**Instructions to follow:** Copy exactly the lines from the one containing "bpy.data.objects.remove(obj)" through the one containing "points = [vertex.co", both included, and nothing else.

┌──

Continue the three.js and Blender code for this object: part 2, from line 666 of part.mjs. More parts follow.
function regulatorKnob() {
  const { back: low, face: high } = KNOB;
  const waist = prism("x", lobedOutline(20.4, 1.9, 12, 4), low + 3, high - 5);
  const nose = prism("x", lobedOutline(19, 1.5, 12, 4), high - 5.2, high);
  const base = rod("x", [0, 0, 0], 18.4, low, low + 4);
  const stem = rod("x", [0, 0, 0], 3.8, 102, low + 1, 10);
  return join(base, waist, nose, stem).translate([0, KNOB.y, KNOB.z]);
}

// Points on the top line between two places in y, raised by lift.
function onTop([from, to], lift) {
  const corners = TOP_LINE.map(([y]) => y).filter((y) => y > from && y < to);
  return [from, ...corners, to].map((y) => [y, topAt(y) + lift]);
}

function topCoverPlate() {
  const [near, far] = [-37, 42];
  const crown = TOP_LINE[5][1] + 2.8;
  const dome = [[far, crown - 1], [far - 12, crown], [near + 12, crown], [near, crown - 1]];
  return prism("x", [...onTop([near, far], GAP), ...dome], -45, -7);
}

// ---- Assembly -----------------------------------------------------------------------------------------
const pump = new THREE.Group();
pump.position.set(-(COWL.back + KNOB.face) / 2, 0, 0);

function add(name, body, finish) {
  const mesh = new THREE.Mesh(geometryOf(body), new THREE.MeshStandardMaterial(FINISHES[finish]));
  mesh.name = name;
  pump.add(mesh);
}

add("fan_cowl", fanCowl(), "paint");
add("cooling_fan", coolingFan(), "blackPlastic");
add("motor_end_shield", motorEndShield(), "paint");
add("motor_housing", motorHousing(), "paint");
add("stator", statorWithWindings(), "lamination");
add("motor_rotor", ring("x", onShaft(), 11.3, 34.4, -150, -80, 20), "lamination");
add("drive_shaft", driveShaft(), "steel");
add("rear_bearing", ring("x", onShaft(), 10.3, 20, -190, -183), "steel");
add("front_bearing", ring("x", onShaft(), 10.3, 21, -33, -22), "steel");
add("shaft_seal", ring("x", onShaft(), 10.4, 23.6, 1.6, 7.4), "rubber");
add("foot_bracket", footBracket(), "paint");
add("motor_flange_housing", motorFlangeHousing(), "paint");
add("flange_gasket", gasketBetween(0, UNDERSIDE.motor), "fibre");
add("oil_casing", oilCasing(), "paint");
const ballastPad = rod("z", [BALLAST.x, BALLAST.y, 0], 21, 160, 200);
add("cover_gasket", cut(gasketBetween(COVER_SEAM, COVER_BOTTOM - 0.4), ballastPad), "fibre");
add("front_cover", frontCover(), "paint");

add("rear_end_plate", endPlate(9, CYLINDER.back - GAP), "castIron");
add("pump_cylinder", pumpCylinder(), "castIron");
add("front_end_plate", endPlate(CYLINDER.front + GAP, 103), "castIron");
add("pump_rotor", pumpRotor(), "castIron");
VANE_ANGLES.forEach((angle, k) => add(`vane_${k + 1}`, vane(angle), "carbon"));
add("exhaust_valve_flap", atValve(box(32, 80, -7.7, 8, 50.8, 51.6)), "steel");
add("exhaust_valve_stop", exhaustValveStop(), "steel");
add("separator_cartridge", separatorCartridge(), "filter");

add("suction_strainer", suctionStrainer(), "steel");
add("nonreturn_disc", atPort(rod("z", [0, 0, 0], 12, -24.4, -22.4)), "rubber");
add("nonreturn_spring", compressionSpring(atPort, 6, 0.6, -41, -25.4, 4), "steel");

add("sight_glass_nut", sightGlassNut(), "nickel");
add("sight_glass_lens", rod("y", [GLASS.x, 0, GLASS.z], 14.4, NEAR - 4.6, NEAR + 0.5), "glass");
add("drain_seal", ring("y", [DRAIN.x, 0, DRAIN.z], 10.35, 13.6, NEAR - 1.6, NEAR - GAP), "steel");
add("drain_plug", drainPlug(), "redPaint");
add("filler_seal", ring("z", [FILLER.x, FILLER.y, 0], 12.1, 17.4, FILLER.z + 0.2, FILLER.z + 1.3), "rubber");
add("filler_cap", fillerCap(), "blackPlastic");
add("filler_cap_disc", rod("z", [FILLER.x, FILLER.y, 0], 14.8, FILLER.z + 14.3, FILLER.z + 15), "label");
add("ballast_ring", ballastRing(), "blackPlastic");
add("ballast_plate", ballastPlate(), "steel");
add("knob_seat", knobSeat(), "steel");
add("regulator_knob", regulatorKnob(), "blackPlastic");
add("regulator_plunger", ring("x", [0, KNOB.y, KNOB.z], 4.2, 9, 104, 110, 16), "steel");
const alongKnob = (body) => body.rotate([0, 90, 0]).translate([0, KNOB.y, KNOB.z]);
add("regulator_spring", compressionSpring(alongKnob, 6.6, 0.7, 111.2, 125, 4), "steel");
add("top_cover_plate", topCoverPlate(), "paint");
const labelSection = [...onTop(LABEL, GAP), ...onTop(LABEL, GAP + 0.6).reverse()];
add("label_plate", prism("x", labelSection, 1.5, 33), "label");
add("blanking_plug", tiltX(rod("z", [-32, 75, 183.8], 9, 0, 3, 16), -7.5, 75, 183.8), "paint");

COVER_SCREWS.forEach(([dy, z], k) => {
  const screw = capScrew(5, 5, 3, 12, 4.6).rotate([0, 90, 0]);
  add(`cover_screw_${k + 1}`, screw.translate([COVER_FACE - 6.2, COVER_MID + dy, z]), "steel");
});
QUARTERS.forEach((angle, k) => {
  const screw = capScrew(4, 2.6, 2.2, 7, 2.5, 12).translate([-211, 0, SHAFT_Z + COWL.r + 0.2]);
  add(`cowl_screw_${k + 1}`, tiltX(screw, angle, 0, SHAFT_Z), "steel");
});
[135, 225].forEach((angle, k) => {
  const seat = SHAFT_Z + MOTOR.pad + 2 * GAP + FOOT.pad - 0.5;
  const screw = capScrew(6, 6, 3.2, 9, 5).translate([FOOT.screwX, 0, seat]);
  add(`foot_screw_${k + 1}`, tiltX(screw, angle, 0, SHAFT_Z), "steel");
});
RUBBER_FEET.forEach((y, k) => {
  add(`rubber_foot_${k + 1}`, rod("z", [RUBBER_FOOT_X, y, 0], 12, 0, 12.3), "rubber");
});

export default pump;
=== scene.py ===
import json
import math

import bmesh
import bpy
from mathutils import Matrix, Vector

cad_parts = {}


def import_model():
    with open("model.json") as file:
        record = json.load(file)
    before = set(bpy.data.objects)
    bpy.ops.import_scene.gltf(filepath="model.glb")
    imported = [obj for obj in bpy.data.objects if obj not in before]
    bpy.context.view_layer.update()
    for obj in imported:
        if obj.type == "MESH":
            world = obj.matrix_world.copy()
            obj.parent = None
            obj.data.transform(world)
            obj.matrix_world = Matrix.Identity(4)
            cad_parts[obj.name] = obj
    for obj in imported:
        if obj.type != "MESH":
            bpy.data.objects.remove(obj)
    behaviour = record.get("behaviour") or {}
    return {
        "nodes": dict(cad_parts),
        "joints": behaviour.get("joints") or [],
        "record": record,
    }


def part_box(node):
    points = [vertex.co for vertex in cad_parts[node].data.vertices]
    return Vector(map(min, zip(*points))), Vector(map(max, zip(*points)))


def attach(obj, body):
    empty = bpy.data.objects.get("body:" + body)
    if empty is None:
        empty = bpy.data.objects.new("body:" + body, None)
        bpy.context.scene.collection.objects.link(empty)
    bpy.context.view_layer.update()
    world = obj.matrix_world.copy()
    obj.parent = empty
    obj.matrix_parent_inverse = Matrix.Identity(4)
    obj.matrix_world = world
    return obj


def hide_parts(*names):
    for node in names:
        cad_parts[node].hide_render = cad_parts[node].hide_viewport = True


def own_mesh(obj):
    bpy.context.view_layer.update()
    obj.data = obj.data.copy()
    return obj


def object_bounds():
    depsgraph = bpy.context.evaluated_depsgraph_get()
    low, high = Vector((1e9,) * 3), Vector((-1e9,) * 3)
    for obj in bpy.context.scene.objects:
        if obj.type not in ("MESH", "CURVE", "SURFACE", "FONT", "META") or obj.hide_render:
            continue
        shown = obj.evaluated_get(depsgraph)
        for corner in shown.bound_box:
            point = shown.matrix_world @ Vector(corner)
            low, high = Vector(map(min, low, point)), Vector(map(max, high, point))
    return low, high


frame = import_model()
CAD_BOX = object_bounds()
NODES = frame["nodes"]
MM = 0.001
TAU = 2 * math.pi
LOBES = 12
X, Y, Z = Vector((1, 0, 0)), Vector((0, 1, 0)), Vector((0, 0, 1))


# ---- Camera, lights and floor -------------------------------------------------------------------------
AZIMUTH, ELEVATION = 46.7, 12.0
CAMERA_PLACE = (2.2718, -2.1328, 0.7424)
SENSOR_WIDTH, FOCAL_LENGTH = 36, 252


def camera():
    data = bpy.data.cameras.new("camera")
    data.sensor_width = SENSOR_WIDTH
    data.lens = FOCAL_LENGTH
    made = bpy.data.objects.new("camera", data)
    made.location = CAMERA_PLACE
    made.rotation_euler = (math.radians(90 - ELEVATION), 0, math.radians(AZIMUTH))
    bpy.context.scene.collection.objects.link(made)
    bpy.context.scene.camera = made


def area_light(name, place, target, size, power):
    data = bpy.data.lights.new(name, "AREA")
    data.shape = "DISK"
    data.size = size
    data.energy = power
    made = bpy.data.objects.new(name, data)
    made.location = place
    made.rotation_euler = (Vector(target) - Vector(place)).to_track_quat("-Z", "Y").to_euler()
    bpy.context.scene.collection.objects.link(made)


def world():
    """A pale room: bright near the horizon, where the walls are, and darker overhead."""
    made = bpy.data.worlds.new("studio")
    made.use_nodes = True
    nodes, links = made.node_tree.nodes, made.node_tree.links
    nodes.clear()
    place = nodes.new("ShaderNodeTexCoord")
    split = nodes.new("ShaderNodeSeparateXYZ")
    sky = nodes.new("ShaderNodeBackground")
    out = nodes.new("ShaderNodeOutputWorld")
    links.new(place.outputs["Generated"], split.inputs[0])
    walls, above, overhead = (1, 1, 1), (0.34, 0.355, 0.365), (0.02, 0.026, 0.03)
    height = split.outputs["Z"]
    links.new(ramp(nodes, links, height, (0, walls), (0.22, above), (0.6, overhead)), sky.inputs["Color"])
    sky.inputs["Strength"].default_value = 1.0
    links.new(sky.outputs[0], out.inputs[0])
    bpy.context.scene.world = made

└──

**Complete output:**
            bpy.data.objects.remove(obj)
    behaviour = record.get("behaviour") or {}
    return {
        "nodes": dict(cad_parts),
        "joints": behaviour.get("joints") or [],
        "record": record,
    }


def part_box(node):
    points = [vertex.co for vertex in cad_parts[node].data.vertices]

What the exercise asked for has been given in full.